Y es que los gigantes avances tecnológicos –una de las principales causas del gran incremento de la riqueza mundial- que hemos vivido a lo largo del último siglo -y sobre todo en los últimos 30 años-, en vez de contribuir al bienestar humano, parecen destinados a aumentar el control sobre los individuos. Los teléfonos móviles, por ejemplo. Es cierto que facilitan enormemente nuestra vida al permitirnos localizar a una persona en cualquier momento, pero eso mismo provoca también que estemos localizables todo el día para nuestro jefe. Como dice Bauman: “llevamos 24 horas el despacho a cuestas”. Similares argumentos se podrían alegar sobre otras tecnologías como los ordenadores e Internet. Éste último, instrumento de incalculable potencial debido a su carácter democratizador –como ha demostrado Wikileaks-, probablemente no tardará en caer preso de las aspiraciones del poder, nada interesado en la existencia de resquicios que puedan hacer tambalear su posición dominante.

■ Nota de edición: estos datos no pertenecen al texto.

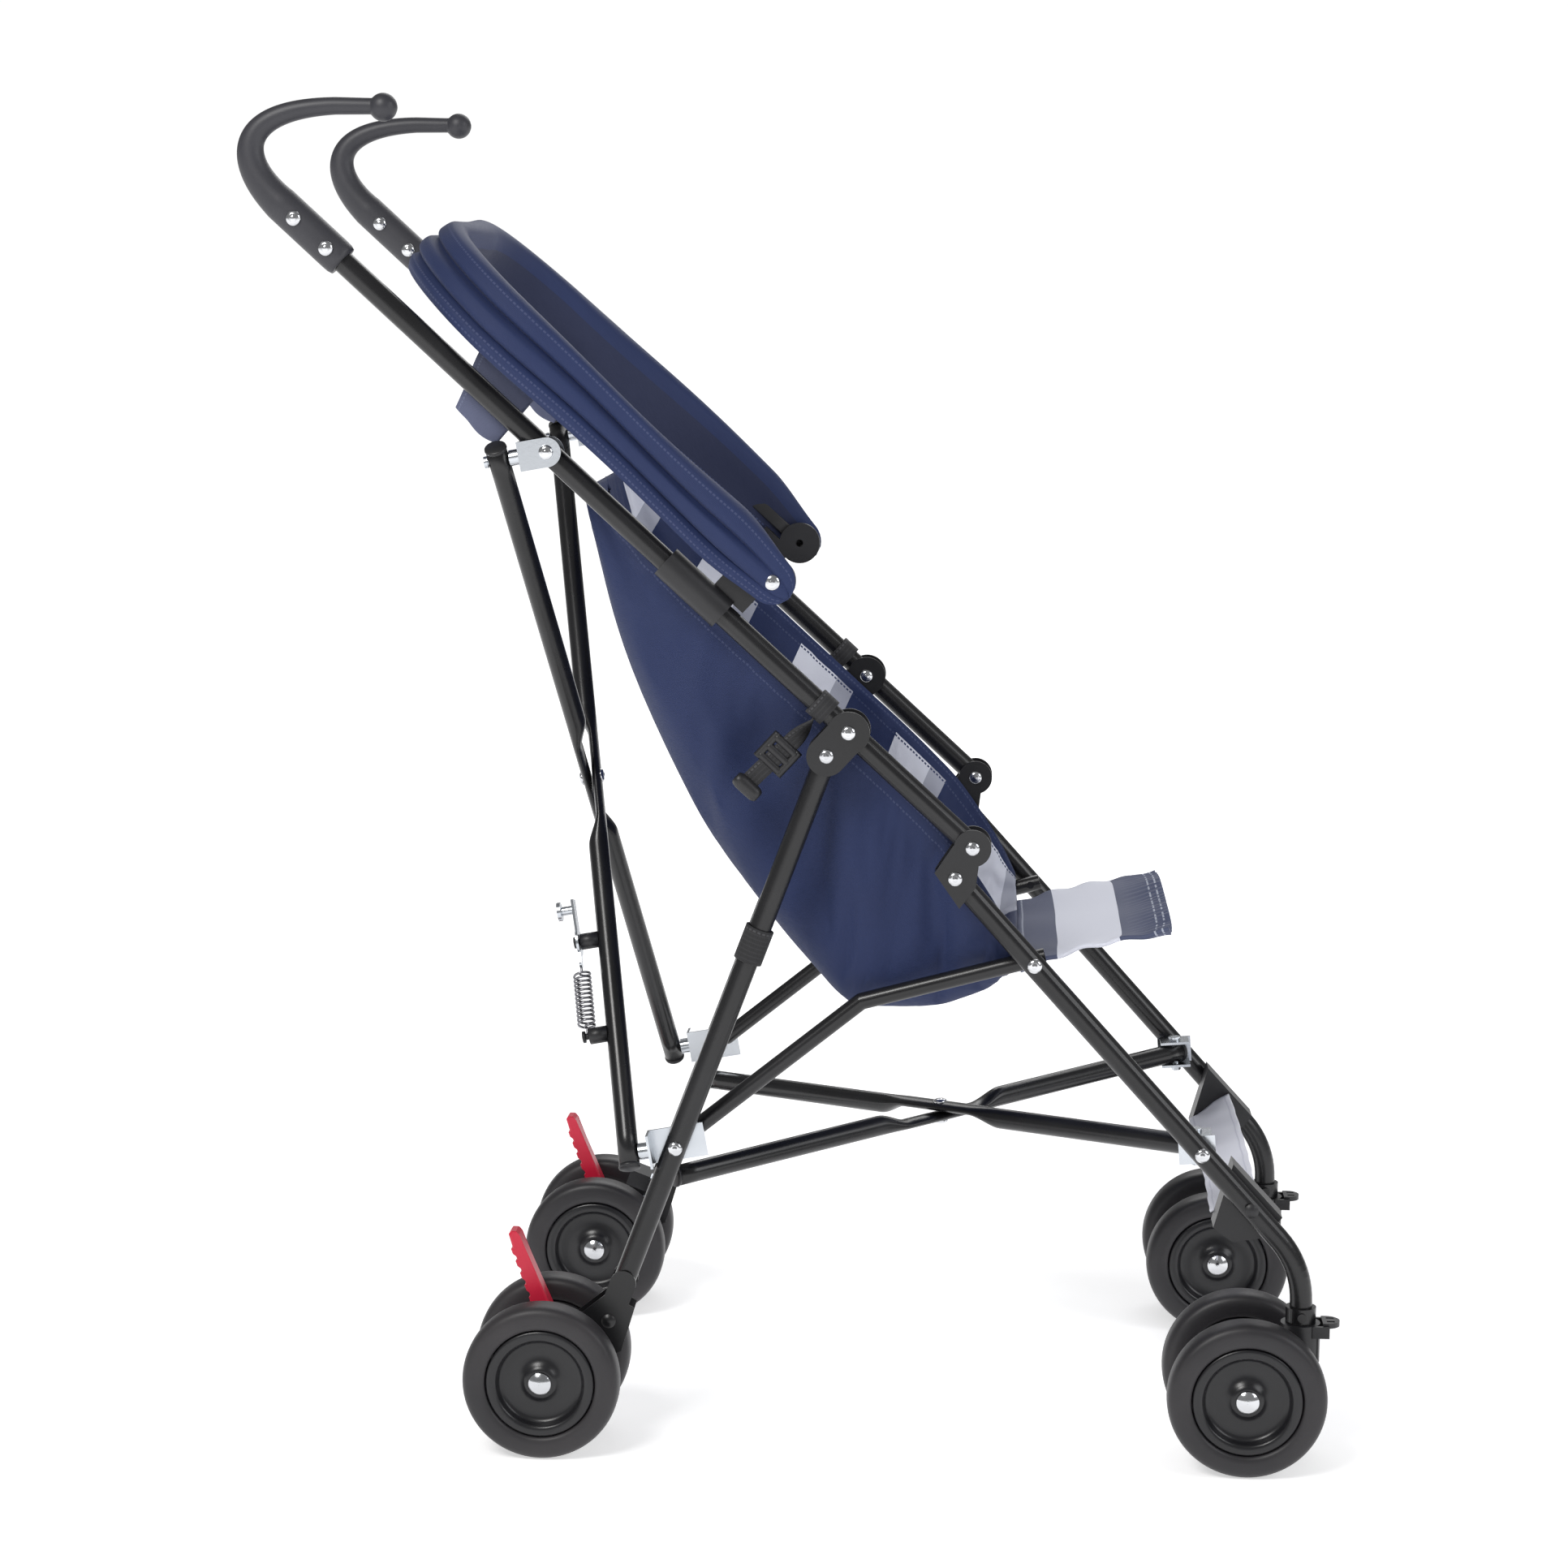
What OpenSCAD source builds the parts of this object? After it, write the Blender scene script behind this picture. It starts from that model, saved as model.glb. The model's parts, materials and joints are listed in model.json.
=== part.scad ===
// Folding umbrella stroller: two tube side frames joined by two X braces,
// a folding lock bar, a fabric seat sling and a folded-back canopy.
// X points forward, Y to the stroller's left, Z up. Sizes are in millimetres.

/* [Wheels] */
// Wheel diameter over the tyre
wheel_d = 120; // [100:1:150]
// Width of one wheel
wheel_w = 28; // [22:1:32]
// Diameter of the wheel's plastic disc inside the tyre
rim_d = 84; // [70:1:92]
// Gap between the two wheels of a pair
pair_gap = 50; // [46:1:60]
// Diameter of the wheel axles
axle_d = 8; // [6:0.5:10]
// Diameter of the hub caps
cap_d = 17; // [14:1:20]

/* [Frame tubes] */
// Distance between the rear and the front axles
wheelbase = 533; // [500:1:600]
// Distance between the centre lines of the two side frames
track = 356; // [320:1:400]
// Outer diameter of the push tubes and the legs
tube_d = 17; // [15:0.5:19]
// Wall thickness of every tube
tube_wall = 1.2; // [1:0.1:2]
// Diameter of the seat bars
bar_d = 13; // [11:0.5:14]
// Diameter of the X brace tubes
brace_d = 16; // [14:0.5:17]
// Slope of the push tubes above the floor, degrees
push_angle = 42.4; // [38:0.2:46]
// Height of the rear leg bracket's upper rivet above the floor
shoulder_z = 555.3; // [540:1:590]
// Distance of that rivet in front of the rear axle
shoulder_x = 227.4; // [215:1:240]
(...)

No obstante, pese a todos estos factores, Zygmunt Bauman no pierde la esperanza. Su optimismo reside en que la humanidad, que por sí sola no parece darse de cuenta que elsálvese quien pueda no es el camino correcto, pronto se verá obligada a cambiar. “Para continuar con nuestro ritmo de vida actual necesitamos cinco planetas en vez de uno”. Estas palabras del sociólogo polaco hacen referencia al agotamiento de La Tierra. Nuestro planeta se resiente, tras más de dos siglos de revolución industrial no parecen quedar ya muchos recursos por exprimir, por lo que nos veremos forzados a limitar el crecimiento productivo. Tendremos que frenar la constante creación de nuevos bienes, lo cual no tiene por qué ser una mala noticia. Así tendremos más tiempo para disfrutar de los que ya tenemos. Y puede que la modernidad vuelva a solidificarse.